В качестве исполнителей заняты в спектакле прошедшие кастинг подростки, непрофессионалы. Впрочем, выше мы отмечали зыбкость профессиональных ориентиров и критериев в экспериментальных постановках. Оформление сценического пространства лаконично. Подростки на фоне шести белых экранов стоят на тумбах разной высоты, чтобы быть одного роста. Экраны подсвечиваются через систему зеркал, что создаёт иллюзию существования в движущемся поезде метро, в автобусе. Всё время спектакля ему сопутствует гул разной степени громкости. Приходится напрягать слух, чтобы услышать текст. Актёры произносят его максимально аутентично — глотая гласные и окончания, без выражения, не акцентированно, иногда без эмоциональной окраски, иногда парадоксально взрываясь. Временами слух выхватывает обрывки фраз, отдельные слова, которые уже наше воображение собирает в некое целое. Так у каждого рождается свой спектакль. Или не рождается вовсе. Вполне нормальная реакция для людей, привыкших в театре получать удовольствие от линейного сюжета и чётких смыслов.
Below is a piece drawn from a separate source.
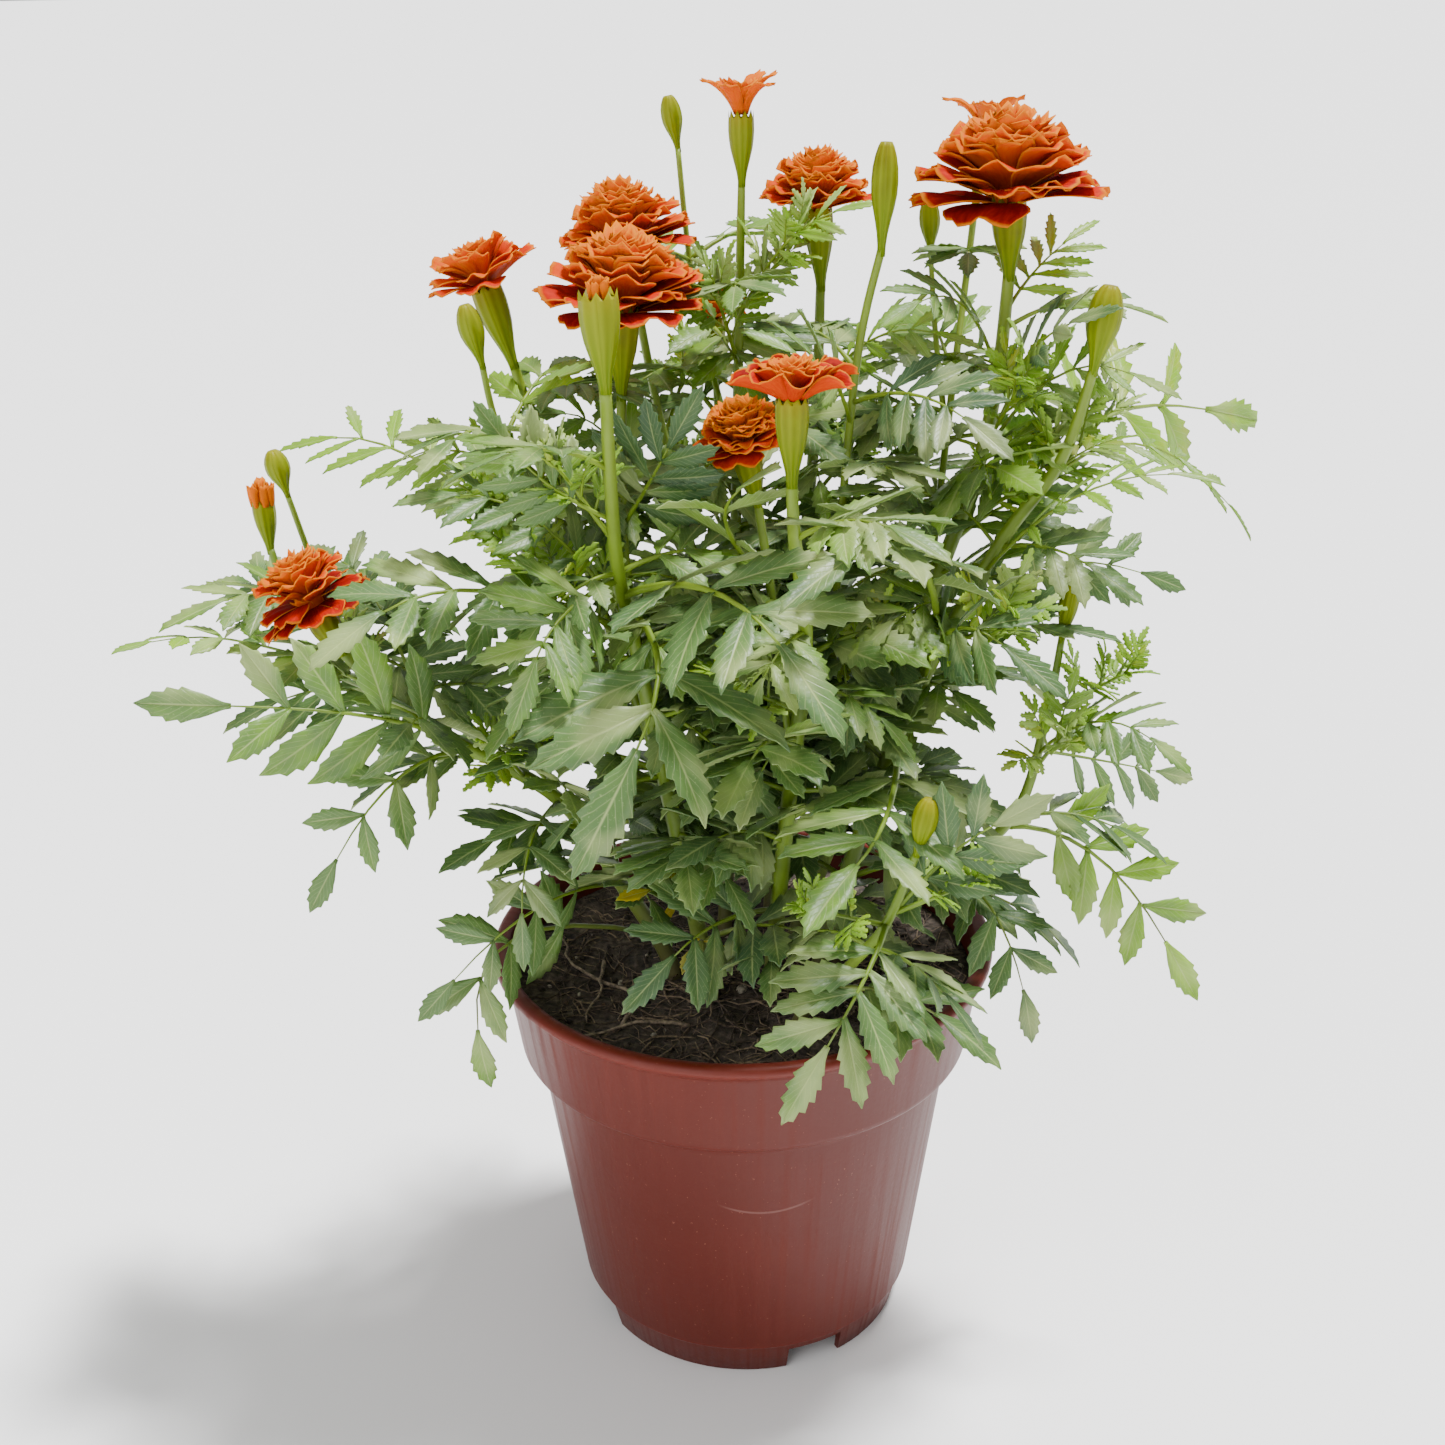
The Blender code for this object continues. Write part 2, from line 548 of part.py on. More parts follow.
def leaf_surface(root, middle, tip, pairs, leaflet, face, grow=0.0, lift=0.0):
    """One compound leaf as an open surface: points in millimetres and triangles.
    Its leaflets are cut to the rib in the leaf's one outline."""
    points = []
    triangles = []

    def frame(t):
        place, along = rib(root, middle, tip, t)
        side = Vector(face).cross(along).normalized()
        up = along.cross(side).normalized()
        return place, along, side, up

    def add(point):
        points.append(point)
        return len(points) - 1

    length = sum((rib(root, middle, tip, (k + 1) / 8)[0] - rib(root, middle, tip, k / 8)[0]).length
                 for k in range(8))
    last = max(0.5, min(0.86, 1 - leaflet * END_LEAFLET / length))
    first = PAIRS_FROM if pairs > 1 else ONE_PAIR_AT
    half_base = min(BASE_HALF_MOST, leaflet * BASE_HALF) / length
    spots = [first + (last - 0.05 - first) * k / max(pairs - 1, 1) for k in range(pairs)]
    stations = [0.0]
    for spot in spots:
        stations += [spot - half_base, spot + half_base]
    stations.append(last)
    width = RIB_HALF + grow
    ribbon = []
    for t in stations:
        place, _, side, up = frame(t)
        ribbon.append((add(place + side * width + up * lift), add(place - side * width + up * lift)))
    for (a, b), (c, d) in zip(ribbon, ribbon[1:]):
        triangles += [(a, b, d), (a, d, c)]

    def blade(base_a, base_b, path, size):
        """A leaflet from a base edge, along a path of (place, side)."""
        low = (base_a, base_b)
        for share, wide in (SMALL_LEAFLET if leaflet < SMALL_UNDER else LEAFLET):
            place, side = path(share)
            half = size * LEAFLET_HALF * wide + grow
            high = (add(place + side * half), add(place - side * half))
            triangles.extend([(low[0], low[1], high[1]), (low[0], high[1], high[0])])
            low = high
        place, side = path(1.0)
        end = add(place + (grow * frame(1.0)[1]))
        triangles.append((low[0], low[1], end))

    def last_path(share):
        place, _, side, up = frame(last + (1 - last) * share)
        return place + up * lift, side

    blade(ribbon[-1][0], ribbon[-1][1], last_path, leaflet * END_LEAFLET)
    for k, spot in enumerate(spots):
        place, along, side, up = frame(spot)
        angle = math.radians(FIRST_PAIR_DEG + (LAST_PAIR_DEG - FIRST_PAIR_DEG) * k / max(pairs - 1, 1))
        size = leaflet * (0.82 + 0.18 * math.sin(math.pi * (k + 0.6) / pairs))
        for sign, column in ((1, 0), (-1, 1)):
            out = along * math.cos(angle) + side * (sign * math.sin(angle))
            across = up.cross(out).normalized()

            def side_path(share, out=out, across=across, size=size, place=place, side=side, up=up, sign=sign):
                droop = up * (-LEAFLET_DROOP * size * share * share + lift)
                return place + side * (sign * width) + out * (size * share) + droop, across

            blade(ribbon[2 + 2 * k][column], ribbon[1 + 2 * k][column], side_path, size)
    return points, triangles


def leaf_solid(name, spec, where):
    """The leaf's surface given its thickness, its triangles alike on both faces."""
    points, triangles = leaf_surface(*spec)
    made = mesh_object(name, points, triangles, where)
    outward(made)
    shell = made.modifiers.new("thickness", "SOLIDIFY")
    shell.thickness = BLADE * MM
    shell.offset = 0.0
    return settle(made)


def moved(leaf, turn, lift, size):
    """A leaf's root, middle and tip after a turn about Z, a lift and a change of size."""
    root, middle, tip = (Vector(p) for p in leaf[1:4])
    root = on_shoot(leaf[0], root)
    flat = Vector((tip.x - root.x, tip.y - root.y, 0)).normalized()
    level = flat.cross(Vector((0, 0, 1)))
    spin = Matrix.Rotation(math.radians(turn), 3, "Z") @ Matrix.Rotation(math.radians(lift), 3, level)
    return (root, root + spin @ (middle - root) * size, root + spin @ (tip - root) * size,
            leaf[4], leaf[5] * size, leaf[6])


class Pieces:
    """The placed solids, kept as triangles with their node, to test a new leaf against."""

    def __init__(self):
        self.kept = []

    def add(self, node, item):
        mesh = item.data
        mesh.calc_loop_triangles()
        place = item.matrix_world
        points = [place @ v.co / MM for v in mesh.vertices]
        self.kept.append((node, points, [tuple(t.vertices) for t in mesh.loop_triangles]))

    def tree(self, wanted):
        points = []
        triangles = []
        for node, own_points, own_triangles in self.kept:
            if wanted(node):
                start = len(points)
                points += own_points
                triangles += [tuple(i + start for i in t) for t in own_triangles]
        return BVHTree.FromPolygons(points, triangles, epsilon=0.0) if triangles else None


def crosses(spec, tree):
    if tree is None:
        return False
    for lift in (-CLEAR, -BLADE / 2, BLADE / 2, CLEAR):
        points, triangles = leaf_surface(*spec, grow=0.5, lift=lift)
        if BVHTree.FromPolygons(points, triangles, epsilon=0.0).overlap(tree):
            return True
    return False


def clear_leaf(leaf, node, pieces):
    """The first try that crosses no other node and none of its own node's leaves; then no other node."""
    others = pieces.tree(lambda n: n != node and n != node + "/leaf")
    own = pieces.tree(lambda n: n == node + "/leaf")
    second = None
    for size in SIZES:
        for lift in LIFTS:
            for turn in TURNS:
                spec = moved(leaf, turn, lift, size)
                if crosses(spec, others):
                    continue
                if not crosses(spec, own):
                    return spec
                if second is None:
                    second = spec
    return second


def flower_surface(core_r, spread, count, layers):
    """A flower's one surface: out along each layer's lower face, back along its upper face, and up to the
    next. Each layer's edge is cut between its petals and ruffled, and its triangles are alike on both faces."""
    spots = 3 * count
    step = math.tau / spots

    def level(radius, z):
        return [(radius * math.cos(step * i), radius * math.sin(step * i), z) for i in range(spots)]

    z = GAP
    rings = [level(core_r, z)]
    for number, (share, rise, thick) in enumerate(layers):
        radius = spread / 2 * share
        slope = math.radians(rise)
        for face in (-1, 1):
            ring = []
            for i in range(spots):
                kind = (i + number) % 3
                reach = radius * PETAL_REACH[kind]
                ruffle = radius * PETAL_RUFFLE[kind]
                run = core_r + (reach - core_r) * math.cos(slope) - face * BLADE / 2 * math.sin(slope)
                up = z + thick / 2 + (reach - core_r) * math.sin(slope) + face * BLADE / 2 * math.cos(slope)
                ring.append((run * math.cos(step * i), run * math.sin(step * i), up + ruffle))
            rings.append(ring)
        z += thick
        rings.append(level(core_r, z))
    crest_z = z + spread * CREST_HIGH
    rings.append(level(core_r * CREST_WIDE, crest_z))

    points = [p for ring in rings for p in ring]
    triangles = []
    for band in range(len(rings) - 1):
        for i in range(spots):
            after = (i + 1) % spots
            a, b = band * spots + i, band * spots + after
            c, d = a + spots, b + spots
            triangles += [(a, b, c), (b, d, c)] if band % 3 == 2 else [(a, b, d), (a, d, c)]
    low_cap = len(points)
    points += [(0, 0, GAP), (0, 0, crest_z)]
    top = (len(rings) - 1) * spots
    for i in range(spots):
        after = (i + 1) % spots
        triangles += [(low_cap, after, i), (low_cap + 1, top + i, top + after)]
    return points, triangles


def flower(name, head, spread, count, layers, where):
    """A flower's petals in layers round a small core, standing on its calyx."""
    end = Vector(HEADS[head][0])
    axis = (end - shoot_points(head)[-1]).normalized()
    core_r = min(HEADS[head][1] * CORE_OF_HEAD, spread * CORE_OF_SPREAD)
    made = mesh_object(name, *flower_surface(core_r, spread, count, layers), where)
    made.data.transform(Matrix.Translation(end * MM) @ axis.to_track_quat("Z", "Y").to_matrix().to_4x4())
    outward(made)
    finish(made, "flower")
    return made


def fill_leaves():
    """Leaves by rule: turned round the shoots by the golden angle, arching out and down to their tips."""
    out = []
    for name, count, low, high, reach in FILLS:
        points = shoot_points(name)
        for k in range(count):
            share = low + (high - low) * k / max(count - 1, 1)
            root = points[round(share * (len(points) - 1))]
            angle = math.radians(FILL_TURN_DEG * len(out))
            away = Vector((math.cos(angle), math.sin(angle), 0))
            size = reach * (1 - FILL_SHORTER * share)
            middle = root + away * (size / 2) + Vector((0, 0, FILL_ARCH * size))
            tip = root + away * size + Vector((0, 0, FILL_RISE * size))
            face = away * FILL_LEAN + Vector((0, 0, 1))
            out.append((name, root, middle, tip, 1, FILL_LEAFLET * size, face))
    return out


def main():
    clear_scene()
    plant = collection("potted_marigold")
    pieces = Pieces()
    pieces.add("pot", pot(plant))
    pieces.add("soil", soil(plant))

    solids = {name: [] for name in STEMS}
    owner = {}
    for name, (stem, _, low, high) in routes().items():
        owner[name] = stem
        for solid in shoot(name, low, high, plant):
            solids[stem].append(solid)
            pieces.add(stem, solid)
    for name, (head, spread, count, layers) in FLOWERS.items():
        pieces.add(name, flower(name, head, spread, count, layers, plant))

    for number, leaf in enumerate(LEAVES + fill_leaves()):
        node = owner[leaf[0]]
        spec = clear_leaf(leaf, node, pieces)
        if spec is None:
            raise ValueError("leaf %d, on %s, has no clear place" % (number, leaf[0]))
        solid = leaf_solid("leaf_%02d" % number, spec, plant)
        pieces.add(node + "/leaf", solid)
        solids[node].append(solid)

    for name, items in solids.items():
        made = join(items[0], items[1:], "UNION")
        made.name = name
        finish(made, "stem")


main()
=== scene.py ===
"""Potted marigold: the pot, its soil, the leafy stems and the flowers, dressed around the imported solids.
Tables are in millimetres, in the same frame as the solids: +Z up, the pot's axis at the origin."""
import math
import random

import bmesh
import bpy
import numpy as np
from bpy.props import FloatProperty, FloatVectorProperty, IntProperty, PointerProperty
from mathutils import Matrix, Vector, noise
from mathutils.geometry import intersect_point_line


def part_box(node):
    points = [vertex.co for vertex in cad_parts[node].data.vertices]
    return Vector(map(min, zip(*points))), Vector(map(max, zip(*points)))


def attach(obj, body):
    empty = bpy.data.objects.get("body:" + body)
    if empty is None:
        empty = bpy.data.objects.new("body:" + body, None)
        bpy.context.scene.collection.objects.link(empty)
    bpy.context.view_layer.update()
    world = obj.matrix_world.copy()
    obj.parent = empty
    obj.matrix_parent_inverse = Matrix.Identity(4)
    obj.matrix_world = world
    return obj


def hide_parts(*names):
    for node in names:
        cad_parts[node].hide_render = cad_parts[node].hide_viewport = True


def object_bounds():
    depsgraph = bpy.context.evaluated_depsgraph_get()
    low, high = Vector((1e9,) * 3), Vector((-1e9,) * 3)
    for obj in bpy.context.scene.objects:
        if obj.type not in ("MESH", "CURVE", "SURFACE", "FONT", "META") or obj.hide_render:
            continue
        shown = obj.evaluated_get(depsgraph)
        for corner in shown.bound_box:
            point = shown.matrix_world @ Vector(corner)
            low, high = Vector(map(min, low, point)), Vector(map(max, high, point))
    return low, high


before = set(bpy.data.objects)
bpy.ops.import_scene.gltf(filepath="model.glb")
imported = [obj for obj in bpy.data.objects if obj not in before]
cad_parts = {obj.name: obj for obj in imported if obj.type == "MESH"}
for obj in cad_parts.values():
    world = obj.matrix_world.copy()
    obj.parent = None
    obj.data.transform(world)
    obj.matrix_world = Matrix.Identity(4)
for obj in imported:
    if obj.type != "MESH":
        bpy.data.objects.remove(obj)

bl_info = {
    "name": "Potted marigold",
    "version": (1, 0, 0),
    "blender": (4, 5, 0),
    "location": "View3D > Sidebar > Marigold",
    "description": "Builds a potted marigold: pot, soil, leafy stems and flowers",
    "category": "Object",
}

MM = 0.001
CAD_LOW, CAD_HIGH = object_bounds()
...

Театр Волкострелова требует от зрителя максимального доверия и сотрудничества. Просмотр его спектаклей всегда определённого рода труд, но и от труда можно получать удовольствие.
Спектакли Волкострелова чрезвычайно трудно описывать. И дело не только в отсутствии линейного сюжета, внешнего действия, монотонности картин, но в том могучем эмоциональном, обращённом в зал посыле, который не всякому дано прочувствовать, а прочувствовав — рассказать о пережитом опыте. Да не каждому это и нужно. На «Карину и Дрона» имеет смысл идти за новым опытом. Даже не за театральным — онтологическим.